While teaching and communication isn’t an antidote for pride, it certainly is necessary to bring clarity to that which is too often easily misunderstood. But I often wonder if the reason the church seems deficient in explaining worship is because many of us who might have the influence of a pulpit, or lead Bible studies & small groups don’t really know ourselves WHY we worship.

Socrates said an unexamined life is not worth living. I believe that an examined faith is not worth believing. II Peter 3:15 says we should always be able to give a reason for the hope that we have.

So of course, while space doesn’t permit me to tackle every question (nor could I answer every question), let me at least address some of the major ones:

So why do we worship? As stated earlier, Romans 12:1-2 calls us to offer our lives as an act of worship. The Westminster Catechism correctly concludes that worship is the very purpose of man. Worship is the very reason we live. It is not to be reduced to Sunday morning church services. We gather in services to worship as a community. The chief way we do so is by loving one another (I Cor 13).

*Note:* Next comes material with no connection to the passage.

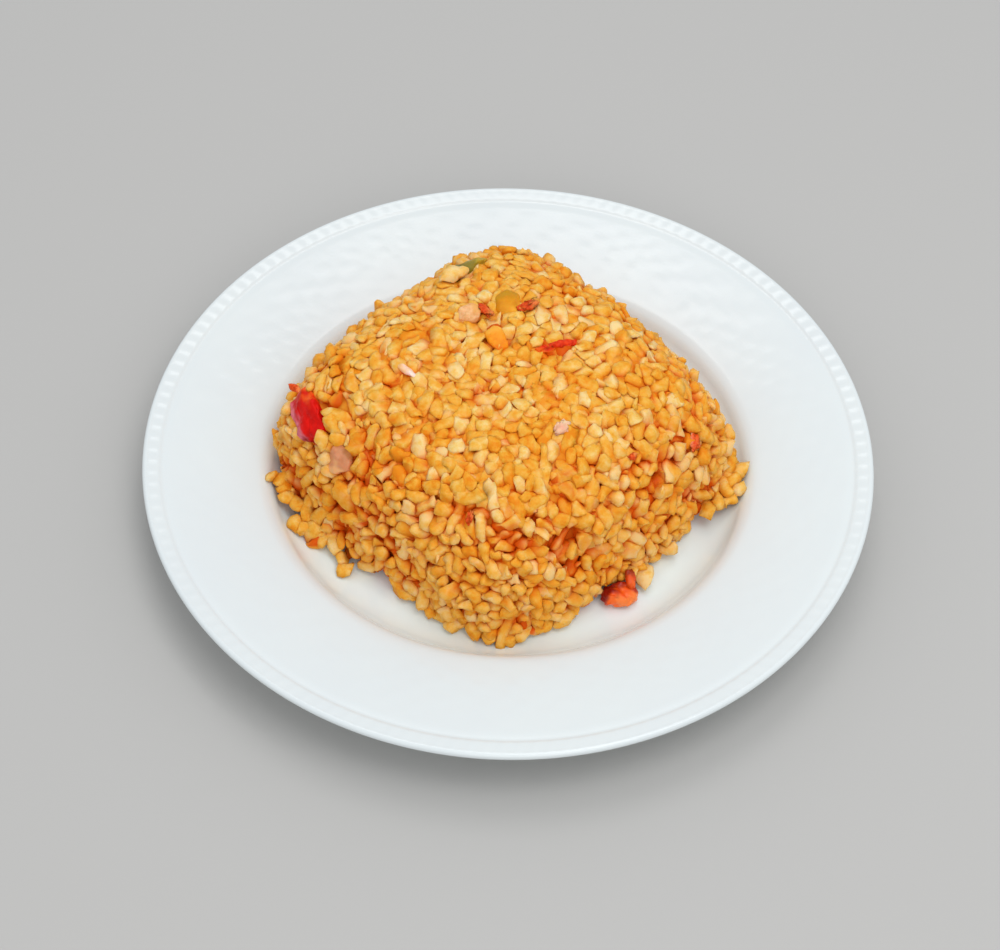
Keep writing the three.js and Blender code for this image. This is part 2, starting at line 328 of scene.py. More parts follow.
@dataclass
class Plate:
    """The dinner plate: a flat well, a steep fold and a wide rim with a band of beads at the edge."""

    radius: float = 132.5 * MM
    edge_height: float = 24.0 * MM
    edge_thickness: float = 3.0 * MM
    fold_radius: float = 87.5 * MM
    fold_height: float = 17.0 * MM
    fold_ends: tuple[float, float] = (86.0 * MM, 91.5 * MM)
    well_radius: float = 73.0 * MM
    well_height: float = 7.0 * MM
    steepest: float = 72.0
    wall: float = 4.2 * MM
    foot_radius: float = 80.0 * MM
    foot_width: float = 5.0 * MM
    recess: float = 2.6 * MM
    band_width: float = 6.6 * MM
    groove_depth: float = 0.28 * MM
    bead_count: int = 152
    bead_length: float = 4.6 * MM
    bead_height: float = 0.16 * MM
    relief_height: float = 0.14 * MM
    relief_rows: float = 7.0
    strokes: float = 44.0
    steps_per_bead: int = 6
    sectors: int = 8

    def rim_height(self, radius: float) -> float:
        """Height of the rim's straight upper side at a radius."""
        slope = (self.edge_height - self.fold_height) / (self.radius - self.fold_radius)
        return self.fold_height + slope * (radius - self.fold_radius)

    def surface(self, radius: float) -> float:
        """Height of the upper side at a radius, for what rests in the well."""
        if radius <= self.well_radius:
            return self.well_height
        if radius >= self.fold_radius:
            return self.rim_height(radius)
        steepest = math.radians(self.steepest)
        across = (self.fold_radius - self.well_radius) / math.sin(steepest)
        rise = (self.fold_height - self.well_height) / (1.0 - math.cos(steepest))
        share = (radius - self.well_radius) / across
        return self.well_height + rise * (1.0 - math.sqrt(1.0 - share * share))

    def inner_section(self) -> list[tuple[float, float]]:
        """The section of the well, the wall around it and the rounded fold, as radius and height."""
        well = [(self.well_radius * share, self.well_height) for share in (0.0, 0.3, 0.6, 0.9)]
        turn_in, turn_out = self.fold_ends
        shares = np.sin(np.linspace(0.0, math.pi / 2, 13))
        wall = [(r, self.surface(r)) for r in self.well_radius + (turn_in - self.well_radius) * shares]
        corner = (self.fold_radius + 0.4 * MM, self.fold_height)
        start, end = (turn_in, self.surface(turn_in)), (turn_out, self.rim_height(turn_out))
        fold = [
            tuple(
                (1 - t) ** 2 * start[axis] + 2 * t * (1 - t) * corner[axis] + t * t * end[axis]
                for axis in (0, 1)
            )
            for t in np.linspace(0.0, 1.0, 8)[1:]
        ]
        return [*well, *wall, *fold]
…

Why do we worship in song? Col 3:16 says that the Word should dwell among us as we teach and admonish one another through all wisdom through psalms, hymns and spiritual songs. Worship music is liturgy augmented by art. Art in general (not just music), awakens the imagination of the heart. Worship music, marries the heart and the mind. They that worship God are called to worship Him in Spirit & in truth (John 4:24).

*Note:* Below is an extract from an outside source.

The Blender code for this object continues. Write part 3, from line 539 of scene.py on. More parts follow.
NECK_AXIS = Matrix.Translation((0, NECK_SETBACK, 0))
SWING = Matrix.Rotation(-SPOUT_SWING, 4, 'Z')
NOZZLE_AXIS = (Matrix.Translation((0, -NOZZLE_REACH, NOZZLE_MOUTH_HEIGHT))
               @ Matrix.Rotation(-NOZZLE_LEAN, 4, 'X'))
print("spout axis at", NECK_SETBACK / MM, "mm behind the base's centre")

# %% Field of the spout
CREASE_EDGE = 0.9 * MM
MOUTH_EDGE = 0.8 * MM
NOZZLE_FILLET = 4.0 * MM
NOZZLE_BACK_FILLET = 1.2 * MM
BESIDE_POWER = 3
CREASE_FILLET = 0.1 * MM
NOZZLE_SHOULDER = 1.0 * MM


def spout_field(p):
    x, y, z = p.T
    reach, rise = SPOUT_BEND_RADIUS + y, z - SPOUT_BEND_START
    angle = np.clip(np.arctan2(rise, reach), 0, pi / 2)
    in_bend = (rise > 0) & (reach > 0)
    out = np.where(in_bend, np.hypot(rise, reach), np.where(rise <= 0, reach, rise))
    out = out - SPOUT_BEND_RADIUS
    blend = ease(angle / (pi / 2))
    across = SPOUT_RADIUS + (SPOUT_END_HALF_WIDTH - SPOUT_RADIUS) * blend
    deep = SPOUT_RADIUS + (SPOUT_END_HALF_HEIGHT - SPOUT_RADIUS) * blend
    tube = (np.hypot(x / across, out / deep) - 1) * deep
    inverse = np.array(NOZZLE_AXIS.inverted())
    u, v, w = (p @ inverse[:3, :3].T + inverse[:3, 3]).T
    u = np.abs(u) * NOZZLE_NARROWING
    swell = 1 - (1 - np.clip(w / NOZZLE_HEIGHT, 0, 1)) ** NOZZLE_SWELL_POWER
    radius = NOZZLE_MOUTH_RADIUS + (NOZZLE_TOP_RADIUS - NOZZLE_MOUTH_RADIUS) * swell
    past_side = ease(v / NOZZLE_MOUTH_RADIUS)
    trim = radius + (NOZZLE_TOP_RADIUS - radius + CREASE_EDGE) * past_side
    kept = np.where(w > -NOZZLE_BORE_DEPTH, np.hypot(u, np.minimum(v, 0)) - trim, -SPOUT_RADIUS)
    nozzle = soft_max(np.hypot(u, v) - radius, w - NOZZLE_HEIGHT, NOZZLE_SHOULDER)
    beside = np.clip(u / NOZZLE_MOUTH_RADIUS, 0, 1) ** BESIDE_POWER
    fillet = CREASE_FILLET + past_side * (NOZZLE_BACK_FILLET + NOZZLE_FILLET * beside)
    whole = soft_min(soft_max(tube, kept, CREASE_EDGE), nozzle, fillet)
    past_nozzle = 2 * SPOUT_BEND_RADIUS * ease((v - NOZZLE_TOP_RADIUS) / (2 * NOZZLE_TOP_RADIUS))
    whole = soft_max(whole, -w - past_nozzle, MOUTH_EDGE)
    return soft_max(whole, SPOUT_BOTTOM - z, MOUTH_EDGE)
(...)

Why do we incorporate X style? Paul said in I Corinthians 9 that he became all things to all people to reach as many as possible. If your church is trying to minister and reach the average person living in a modern world, they are probably best suited to using modern music. If they are called to reach traditionalists, traditional music is better suited. The same goes for Black Gospel, Southern Gospel, low or high church, etc…. Where the Scriptures are silent, we are free.

If the worship leader/band/orchestra, sets the bar too high, or is ‘too good’, isn’t that a performance? Yes it is a performance but you are not the audience. How are you giving YOUR best with what God has given YOU to God as an act of worship according to Col 3:23?

But what if people get the wrong idea of our worship? Christ never withdrew from saying or doing anything because He risked being misunderstood. He stood before the temple saying, destroy the temple and in three days He’d raise it up again. He told his followers that unless they drank His blood and ate his flesh, they could not be His disciples. Why did He do this knowing He’d be misunderstood? And why did God sanction the temple given the danger of it being misunderstood as His literal home? The question is not IF you will be misunderstood. The question is WHO will misunderstand? It is Christ like to be misunderstood by the shallow.

I’m fortunate as a worship leader to regularly be able to also preach. I have found ways to sometimes use the pulpit to bring clarity to our corporate worship. But many worship leaders aren’t so fortunate. Do our Pastors realize the importance of giving context to our worship? What is your church doing to give its members reasons for why we worship as a community?

Greg Jones is a musician, music teacher, worship leader and independent recording artist. On my site you find me sharing music instruction, with an emphasis on worship music and articles on worship leading.


2 Comments


  1.  

    Love the insight in this article, and the pleading importance in regards to other worship leaders sharing the context of worship with the congregation – thank you for sharing! I loved the truth about being misunderstood, and not stopping or moving backwards to simply be liked or to please people. It is very easy to fall into the trap of people-pleasing in ministry! I have one question: what did you mean by the statement at the end of the “… X style” paragraph, “Where the Scriptures are silent, we are free.”? I’m sure that I’m simply missing the meaning of this statement in the context of the paragraph, but I want to clearly understand. Thank you, again!




    •  
      Kristi

      I took it to mean that the Scriptures don’t specify what style of music we should use, other than psalms, hymns, and spiritual songs. So we are free to incorporate whatever style is appropriate for the people we’re trying to reach.